Problem to work on
Below is a listing; restate from it, character for character, the lines beginning at the line holding "More parts follow." and ending at the line holding "COLLAR_COVER = 4.0 * MM", both included.

Recorded information
-=-=-=-=-

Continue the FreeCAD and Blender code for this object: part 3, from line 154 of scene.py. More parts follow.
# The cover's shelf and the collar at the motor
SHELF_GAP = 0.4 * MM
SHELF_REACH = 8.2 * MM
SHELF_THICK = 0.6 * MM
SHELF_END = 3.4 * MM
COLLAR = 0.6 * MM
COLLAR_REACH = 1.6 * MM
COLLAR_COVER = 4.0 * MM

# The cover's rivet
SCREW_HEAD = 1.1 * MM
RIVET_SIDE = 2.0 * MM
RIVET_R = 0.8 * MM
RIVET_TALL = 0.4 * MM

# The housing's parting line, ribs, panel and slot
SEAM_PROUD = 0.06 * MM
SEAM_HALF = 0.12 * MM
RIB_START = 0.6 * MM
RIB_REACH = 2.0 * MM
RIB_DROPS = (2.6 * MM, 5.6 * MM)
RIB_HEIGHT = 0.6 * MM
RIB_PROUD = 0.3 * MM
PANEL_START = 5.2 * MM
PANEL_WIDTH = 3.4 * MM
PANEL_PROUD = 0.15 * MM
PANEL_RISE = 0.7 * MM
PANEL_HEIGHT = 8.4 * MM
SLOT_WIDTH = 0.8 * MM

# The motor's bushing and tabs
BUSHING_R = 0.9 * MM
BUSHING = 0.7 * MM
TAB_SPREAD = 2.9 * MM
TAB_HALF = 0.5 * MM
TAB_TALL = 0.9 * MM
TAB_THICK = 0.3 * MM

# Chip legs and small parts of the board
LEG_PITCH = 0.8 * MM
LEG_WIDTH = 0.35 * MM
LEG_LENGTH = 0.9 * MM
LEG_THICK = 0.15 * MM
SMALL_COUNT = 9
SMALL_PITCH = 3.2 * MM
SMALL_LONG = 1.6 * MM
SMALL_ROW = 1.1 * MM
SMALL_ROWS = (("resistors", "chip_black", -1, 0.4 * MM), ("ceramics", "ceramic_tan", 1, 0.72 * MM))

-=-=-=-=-

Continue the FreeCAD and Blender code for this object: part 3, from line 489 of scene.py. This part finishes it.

-=-=-=-=-

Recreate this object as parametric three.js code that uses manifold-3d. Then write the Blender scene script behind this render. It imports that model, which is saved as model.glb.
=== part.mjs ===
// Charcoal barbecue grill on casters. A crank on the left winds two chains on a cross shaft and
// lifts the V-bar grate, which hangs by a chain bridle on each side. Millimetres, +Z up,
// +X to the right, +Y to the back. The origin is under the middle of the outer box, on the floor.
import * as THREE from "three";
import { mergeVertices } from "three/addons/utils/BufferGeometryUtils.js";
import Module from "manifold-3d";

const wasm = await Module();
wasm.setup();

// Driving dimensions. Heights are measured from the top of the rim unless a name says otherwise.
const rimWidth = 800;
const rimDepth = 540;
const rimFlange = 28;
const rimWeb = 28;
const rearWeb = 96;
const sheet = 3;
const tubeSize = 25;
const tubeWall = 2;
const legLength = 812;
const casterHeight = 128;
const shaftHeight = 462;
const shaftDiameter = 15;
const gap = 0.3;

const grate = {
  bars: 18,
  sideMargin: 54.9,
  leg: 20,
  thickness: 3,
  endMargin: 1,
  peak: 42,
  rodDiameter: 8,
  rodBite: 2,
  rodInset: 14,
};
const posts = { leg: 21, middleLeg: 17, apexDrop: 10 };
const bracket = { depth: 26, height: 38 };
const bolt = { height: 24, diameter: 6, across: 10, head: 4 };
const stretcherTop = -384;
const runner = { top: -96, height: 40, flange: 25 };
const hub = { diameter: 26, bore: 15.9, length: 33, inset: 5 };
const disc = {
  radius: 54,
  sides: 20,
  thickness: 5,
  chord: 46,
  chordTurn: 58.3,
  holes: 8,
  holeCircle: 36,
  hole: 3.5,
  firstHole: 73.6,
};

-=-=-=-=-

The reply
Continue the FreeCAD and Blender code for this object: part 3, from line 154 of scene.py. More parts follow.
# The cover's shelf and the collar at the motor
SHELF_GAP = 0.4 * MM
SHELF_REACH = 8.2 * MM
SHELF_THICK = 0.6 * MM
SHELF_END = 3.4 * MM
COLLAR = 0.6 * MM
COLLAR_REACH = 1.6 * MM
COLLAR_COVER = 4.0 * MM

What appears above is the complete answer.